Since my childhood, I’ve gone to seminary, been ordained a priest, led congregations through each of the three above seasons, and read a ton of books about the importance of each in our lives as Christians. Currently, I’m reading Abraham Heschel’s book The Sabbath, a book that has fully convinced me of the importance of sanctifying time. Our spirits – our individual spirits and the spirits of our communities – are nurtured in the calm quiet of Advent, the joyful and exuberant twelve days of Christmas, and the Epiphany’s important lesson that revelation doesn’t always come from within the safety net of our home communities. Being humble to these themes, learning from them, and joining with the Spirit as we are pulled deeper into our conversion to the Gospel – these are great and wonderful things that I see becoming more and more important to a wide variety of Christians.

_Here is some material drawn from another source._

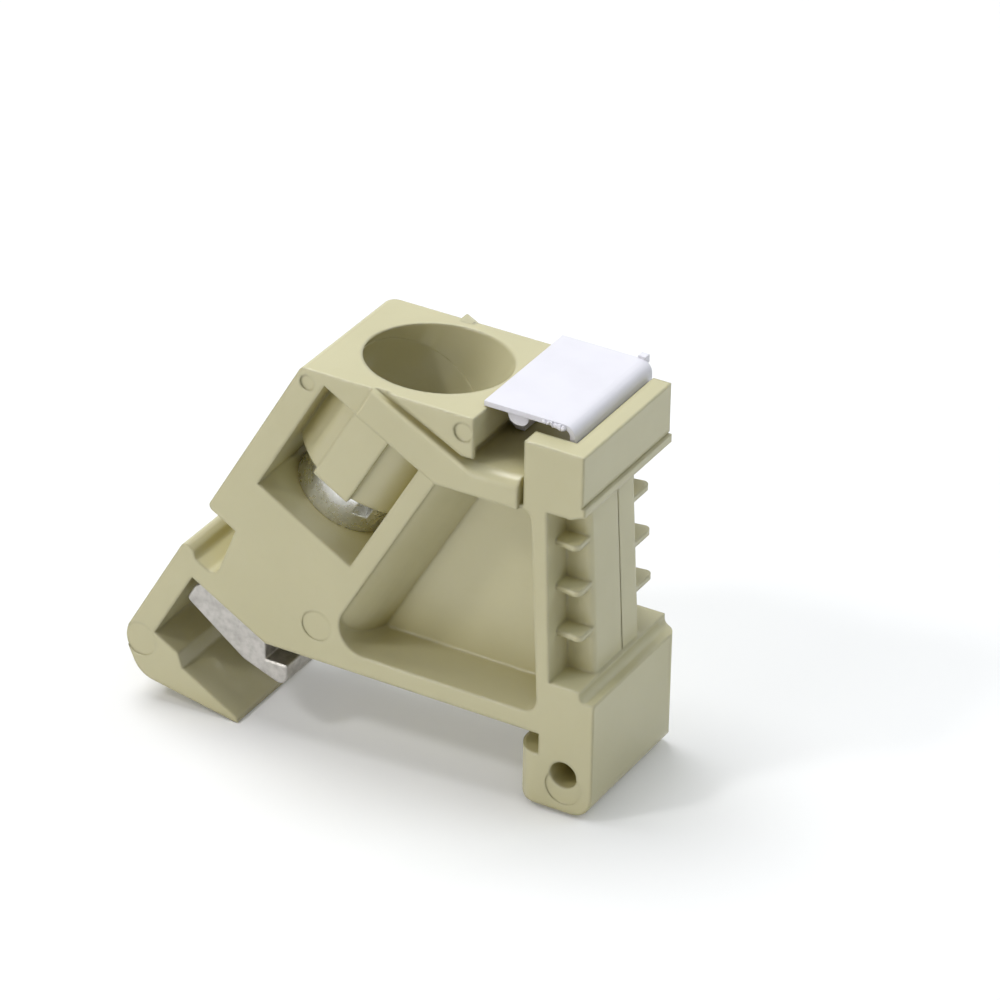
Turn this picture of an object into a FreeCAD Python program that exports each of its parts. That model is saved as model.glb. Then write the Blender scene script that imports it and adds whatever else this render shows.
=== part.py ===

In writing all of this, I don’t mean to say that you shouldn’t decorate your Christmas tree or obtain from any joyful, exuberant Christmas music during Advent. It’s easy to be a grinch about when the Christmas season starts. I’m not a fan of seeing Christmas decorations in stores in September, but grumbling about how early the season starts can hurt our spirits in different ways. I’m not sure if there is a spiritual benefit in being a watchdog for early celebrators. And I think this because, as with most things, there’s a beautiful middle-ground between keeping strict holiday seasons, bringing out Christmas decorations in August, and the joyful innocence of thinking that Advent, Christmas, and Epiphany are all one glorious season.

The base of our advent wreath. We usually set this in the middle of the kitchen table, but it has had different homes in the house throughout the years! The girls look forward to when they can light the candles themselves (no, not until you’re eighteen!)
When my wife and I were newly married, we started decorating for Christmas at 12:01 a.m., the day after Thanksgiving. We were ravenous for Christmas and all of that joy. We found out, however, that by the time Christmas rolled around, we were almost too tired to celebrate. And so we slackened off and took our time decorating. But we were too slack, and often we never really got into the Christmas spirit before we had to take down the tree. When our children were born, we remembered our own childhoods and bought advent calendars to mark the days, but we bought too many, so that we got buried beneath the different rituals of when to do which calendars, how, when, and who got to light a candle or put up a little bauble on a wooden tree. Last year we got to tired of all this that we didn’t finish some of our calendars, and we were (then) fine with that. In all this, we were left wondering which traditions were important enough to continue and which we should let go of. And I don’t know about you, but weighing the importance of traditions is pretty uncomfortable. It feels like the opposite of prayerfulness.

Mary, Joseph, and one of the three wisemen from a set of peg dolls that one of our daughter’s godmothers made for her. These are prime objects of play for the girls and never stay as a well-organized set (thus why I could only find three of them for this picture!).
So what are we doing this year? What is that magical middle-ground between paying too much attention to the season and not enough? I’m not sure just yet, but I do know that little Timmy Hannon may have known something about it way back in the 80s. There is something important about Advent and about Christmas. I think there’s something important about the Epiphany, too, but let’s just stick with the first two. When I think back to my early childhood, to excitement of getting little candies, to the short days and eating dinner when it was pitch black out, to candles that needed to be lit as much for need as they were for tradition, I sense a sort of “weightiness” to it all. There was an importance to the season that included candy and a morning of opening presents, but getting things didn’t come close to encompassing it all. It’s the same weight of celebrating the Eucharist on Christmas Eve at midnight (or at 10:00 as we do here). It’s the weight of the Easter Vigil, too. It’s the weight of sitting with a Christmas tree when everyone else is asleep and only the tree’s lights are on, then looking up and seeing the shadows of the branches on the ceiling. It’s the weight of watching the snow fall from inside a warm house in the middle of the night. There’s even a bit of it in the freshness of the morning of New Year’s Day. It is a holiness to things that are dark and beautiful and so full of God’s gentle love and presence.
I think I understood that holiness as a little boy. I think my two little girls understand that holiness when they count the days until Christmas with all the various calendars we have for Advent. In fact, I know they do. This month, one of my five-year old’s assignments is to make something that represents one of our family traditions. She chose to make an advent calendar. She cut out little red and green squares, wrote the numbers one through twenty-four on them, and pasted them on a sheet, all in a row. And popping up from behind these boxes are all sorts of different things: sleds, snowflakes, gnome faces, Santa and his big bushy beard, stars, and so on. This is what she chose to make to explain something important about her family and this time of year. In making this project, is she showing that she “gets” Advent and Christmas and the full weight of holiness in God’s Creation? No, but that’s not the point. Her job is to love that holiness wherever God so lovingly chooses to reveal it. God may have revealed that holiness in jack-o-lanterns or pink heart glitter or even keeping our Christmas tree up all year (as my sister-in-law does). But she chose an advent calendar. Isn’t that beautiful?